Dear Musicians, What Is Success To You?
"Success: the fact of getting or achieving wealth, respect, or fame."
Well, according to Merriam-Webster it is anyway.
But does this really pin-point everyone's ideas of success?
I suppose on some level these are the three ideals we all aspire to have - or at least one or two of them anyway...
Surely then this is the reason people get into making music, for the achievement of success?
Or is there something more to it?
Do artists wish to play music for a crowd because they enjoy the experience of performing and seeing an audience's reaction to their music? Or can there only be satisfaction in performing when there is something else to gain from it, something more than a musician's love for their art?
A friend was telling me recently about a guy who has been putting on bands in Leeds for 11 years. The shows started small but grew bigger; they were still 'indy' and fully self-funded but undeniably popular.
They put on Minus the Bear last year, supported by Joan of Arc, and they hosted a sold out show for 450 people in Leeds. However, the very next night the bands played Riverside Newcastle in front of only 25/30 people.
These are bands with over ten years of experience behind them, so surely they wouldn't need the promotion? Yet the numbers suggest that Leeds promoted them and Newcastle didn't; the results are in.
So the question to ask is, I suppose, will either of these bands ever come back to Newcastle? Why would they, if they can play a sold out show just a couple of hours down the road instead.
If you really love what you do though, if you really love to perform, would crowd size stop you?
North East based duo, Human X, spoke to me about their views on success as an upcoming band and their reasons behind doing what they do.
Paul G Clark, writer/producer/guitarist for Human X, isn't fazed about playing their music in front of a small crowd:
"My philosophy has always been to give 100% to the performance in respect to the few people who did show up; after all it only takes one person to tell dozens of friends what a great show they saw."
What's more, Lindsey Brooks, singer/songwriter/piano virtuoso for Human X, even prefers performing in front of smaller crowds.
"It feels a lot more personal and I can connect with the audience more. I also love seeing the crowd's reaction and that's a lot harder to do in a bigger venue with a larger crowd"
No matter the size of the audience, Human X are grateful to whatever support their fans can give them.

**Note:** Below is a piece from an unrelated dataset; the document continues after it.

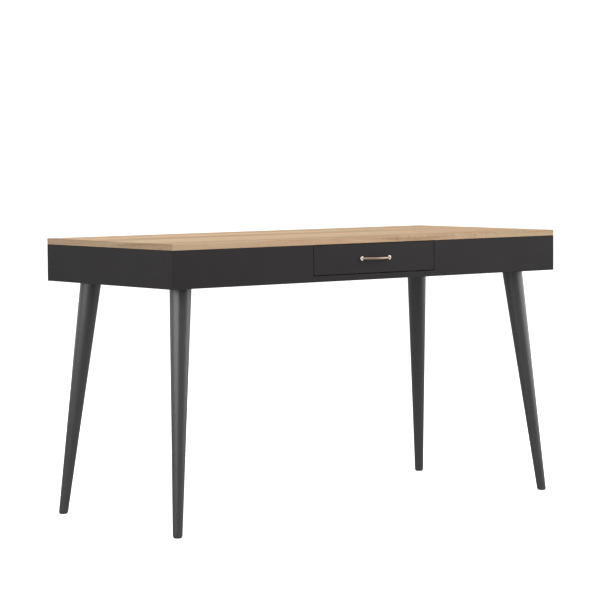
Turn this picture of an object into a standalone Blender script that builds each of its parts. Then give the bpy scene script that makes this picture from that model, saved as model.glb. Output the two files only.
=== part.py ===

Lindsey went on to describe her feelings further:
"Seeing a crowd's reaction has always been important to me. They are essentially the ones who make our music successful and that inspires me to keep growing and learning as a musician. Without that support and inspiration, we wouldn't have had half the opportunities we've been given already"
"As a young musician, I already feel successful. Performing my own songs and inspiring others with music is my dream career. If I manage to make a living out of that alone, that's just an added bonus."
In terms of success, the emotive rock-pop electronica duo clearly believes there is more to it than just creating a large fan base and achieving wealth, with Paul stating:
"Success for me is simply writing and producing songs and in some small way replicating my heroes."
So perhaps our version of success isn't necessarily the same as everyone else's; perhaps it can't be pinpointed by a dictionary definition.
When it comes to music, something that is entirely dependent on individuality, an artist's personal success will be just as unique as their music.
Human X's Paul Clark for example, found a passion awakening for music at age 12, and at that age can you really have aspirations motivated by money, wealth or fame?
I write because I enjoy it, and that’s the basic principle behind it.
But if I was to one day earn back my student loan because someone enjoyed reading my thoughts then I wouldn't complain...
And who wouldn't. wanna’ read them, ey?